Una añeja melodía húngara alerta sus sentimientos. Las voces changuitas siembran semillas en su corazón, abriéndole caminos en el horizonte. Presiente que su destino está junto a su pueblo, en un bosque de pentagramas. Ocurre que la música ha celebrado su nacimiento.
1882. Ese 16 de diciembre, en Kecskemét, el ferroviario Fridyes Kodály despierta la alegría en su violín, mientras su esposa Paulina Jaloveczky se levanta aún dolorida por el parto y desde el piano lanza una canción posando la luz en el rostro del niño.
Los trenes llevan a la familia a Szobrol y luego a Galánta, donde las raíces musicales de eslovacos y húngaros estallan en el aire. A los 16 años estrena su primera composición. Mientras hace el secundario estudia chelo, piano y violín.
Ingresa a la universidad para graduarse en profesor de húngaro, alemán y griego y simultáneamente estudia en la Academia Franz Liszt. Allí tiene un hermano de la vida, pero no lo sabe. Zoltán y Béla Bartók son condiscípulos, pero ignoran su mutua existencia. Se conocen en casa de Emma Sándor, mujer de vasta cultura, a quien Zoltán enseña composición.
El amor gesta sus primeras travesuras. Emma, 17 años mayor que su profesor, abandona a su acaudalado marido y une su corazón al corazón adolescente sin sospechar, contra todo pronóstico, que durante 49 años las manos seguirán enlazadas. La amistad lo hermana con Bartók. Ambos bucean en aldeas y pueblos olvidadas melodías folclóricas, registrándolas en un grabador a cilindros. “La canción popular no es una reliquia caduca de la historia, sino la vida viviente. Cuanto más profundamente conozcamos nuestra música, más nos van a respetar, si no, solo seremos los difusores de un arte extranjero”, afirma.

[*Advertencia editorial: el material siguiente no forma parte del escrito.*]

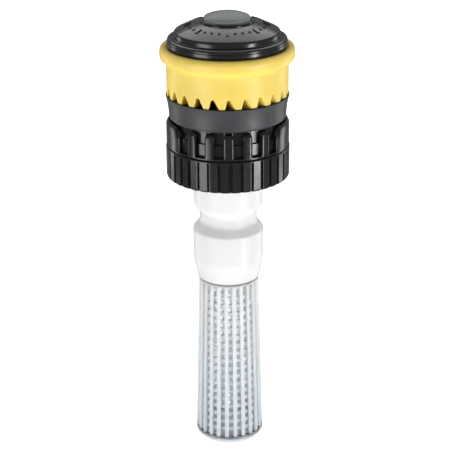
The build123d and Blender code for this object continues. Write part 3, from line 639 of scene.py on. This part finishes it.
def deflector_piece():
    widest, bottom, top = span("deflector")
    wall = 11.69
    rim = bottom + 2.86
    under_slope = 0.275
    roof_slope = 0.43
    hub = 3.2
    cap_bore = 11.6
    cap_seat = 25.4
    cup = 10.4
    post = 3.6
    post_top = 20.4
    shaft_bore = 2.2
    bearing_bore = 2.6
    bearing_roof = 15.4

    def twist(radius):
        """Angle that a channel has turned through on its way in from its start."""
        lead = math.radians(CHANNEL_LEAD)
        side = CHANNEL_START * math.sin(lead)
        run = CHANNEL_START * math.cos(lead) - math.sqrt(radius ** 2 - side ** 2)
        return math.degrees(math.atan2(run * math.sin(lead), CHANNEL_START - run * math.cos(lead)))

    radii = [hub + (wall - 0.13 - hub) * step / UNDER_STEPS for step in range(UNDER_STEPS + 1)]
    twists = [twist(radius) - twist(wall) for radius in radii]
    lip = [(wall + reach, rim + rise) for reach, rise in LIP_SHAPE]
    crest = rim + LIP_SHAPE[-1][1]
    for step in range(1, LIP_STEPS + 1):
        turn = math.radians(90 * step / LIP_STEPS)
        reach = widest - LIP_CURVE + LIP_CURVE * math.cos(turn)
        lip.append((reach, crest + (top - crest) * math.sin(turn)))
    inside = rounded([
        (11.75, top, 0.06), (cap_bore, top - 0.12, 0.04), (cap_bore, cap_seat, 0.05),
        (cup, cap_seat, 0.08), (cup, 19.2, 0.6), (post, 16.6, 0.3), (post, post_top, 0.08),
        (shaft_bore, post_top, 0.08), (shaft_bore, bearing_roof, 0.05),
        (bearing_bore, bearing_roof, 0.05), (bearing_bore, bottom, 0.05), (3.0, bottom, 0.05),
    ])

    def section(angle):
        rise = along(CHANNEL_SHAPE, offset_from(angle, FRONT + CHANNEL_PHASE, 360 / CHANNELS))
        under = []
        for radius, extra in zip(radii, twists):
            level = rim - under_slope * (wall - radius)
            roof = rim + CHANNEL_RISE - roof_slope * (wall - radius)
            under.append((radius, level + rise / CHANNEL_RISE * max(roof - level, 0), extra))
        edge = rim + rise
        side = [(wall - 0.07, edge + 0.01), (wall - 0.01, edge + 0.08), (wall, edge + 0.16),
                (wall, rim + 2.15), (wall, rim + 3.5), (wall, rim + 5.5)]
        return inside + under + side + lip

    marks = repeats(CHANNELS, CHANNEL_PHASE, places(CHANNEL_SHAPE))
    points, faces = turned_mesh(angle_steps(marks), section)
    return make_object("deflector_shell", points, faces, DEFLECTOR_CREASE)


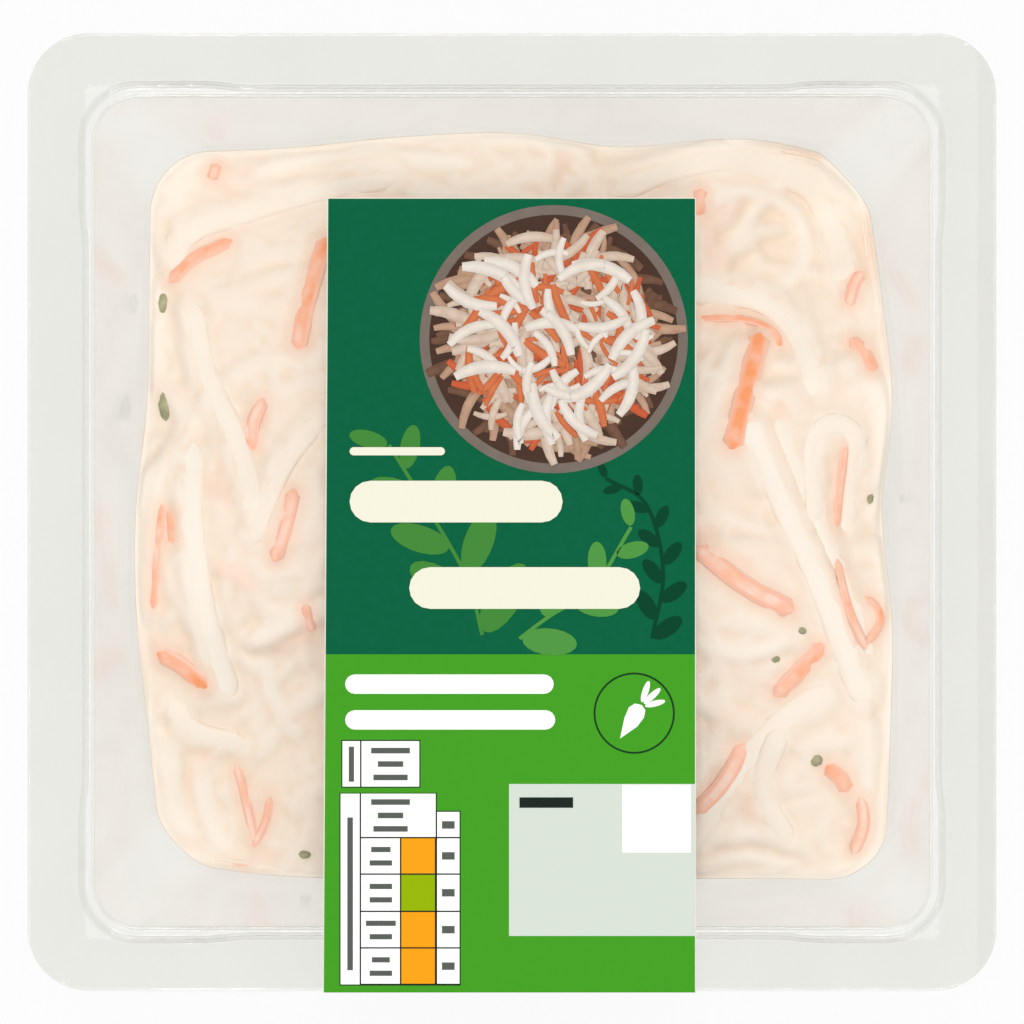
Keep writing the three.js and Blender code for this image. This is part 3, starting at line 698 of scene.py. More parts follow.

Ya conduce los destinos de la Academia Liszt. Las críticas no logran perturbarlo. Solo Bartók y Ernest von Dohnányi -a quien los tucumanos conocieron en 1948 en el concierto inaugural de la Orquesta Sinfónica de la Universidad Nacional de Tucumán- lo defienden. “No es importante quién es el director de la Ópera porque si es malo, cae solo. Mucho más lo es un maestro de música porque si es malo, durante décadas generaciones enteras van a tener un gusto musical mediocre”, dice Zoltán y reforma los planes de enseñanza.
La gran armonía
Escribe un método musical para embellecer el alma de los niños. “Casi no tiene sentido cantar para nosotros mismos. Si cantamos dos ya es mejor; pero si cien o mil lo hacemos entonces suena la gran armonía de voces. Sólo en ese momento diremos: ‘¡regocijaos hombres de este mundo!’ Nunca lamentaré el tiempo que he dedicado a la escritura de libros educacionales elementales, con lo cual creo haber servido más que componiendo sinfonías”, dice.
Sin embargo, el Psalmus Hungaricus, la Suite “Háry János”, la Sonata para chelo solo, la Missa Brevis y las Danzas de Galánta han encontrado ya un lugar bajo el sol. “Es inútil que el Estado edifique una costosa ópera, si nadie va a entrar. Hay que crear un público para el cual la música sea un elemento vital. En la escuela debe enseñarse la música no como una carga, sino como un placer. El canto es la base de la música. No se puede heredar la cultura, sino que esta debe ser readquirida por cada generación”, sostiene.
La muerte acecha los 97 años de Emma. No desea que su marido la reemplace por la soledad y la tristeza, y le elige a su sucesora, que tiene apenas 20 años. Él sigue escribiendo y educando. “Somos las ramas de un árbol muy viejo. Nuestras raíces son profundas, pero justamente porque hemos absorbido de tantas fuentes, tenemos algo nuevo para decir”, dice.
Una antigua canción húngara ha entrado por la ventana el 6 de marzo de 1967. Los 84 años trastabillan. La mirada perdida de Zoltán Kodály se inunda de ríos, montañas y aldeanos, mientras un chelo detona sus voces en el bosque, sin sospechar que años después, para conmemorar el centenario de su nacimiento, el Coro Universitario de Tucumán, bajo la mano maestra de Andrés Aciar, les revelará a sus comprovincianos el corazón húngaro en un memorable concierto.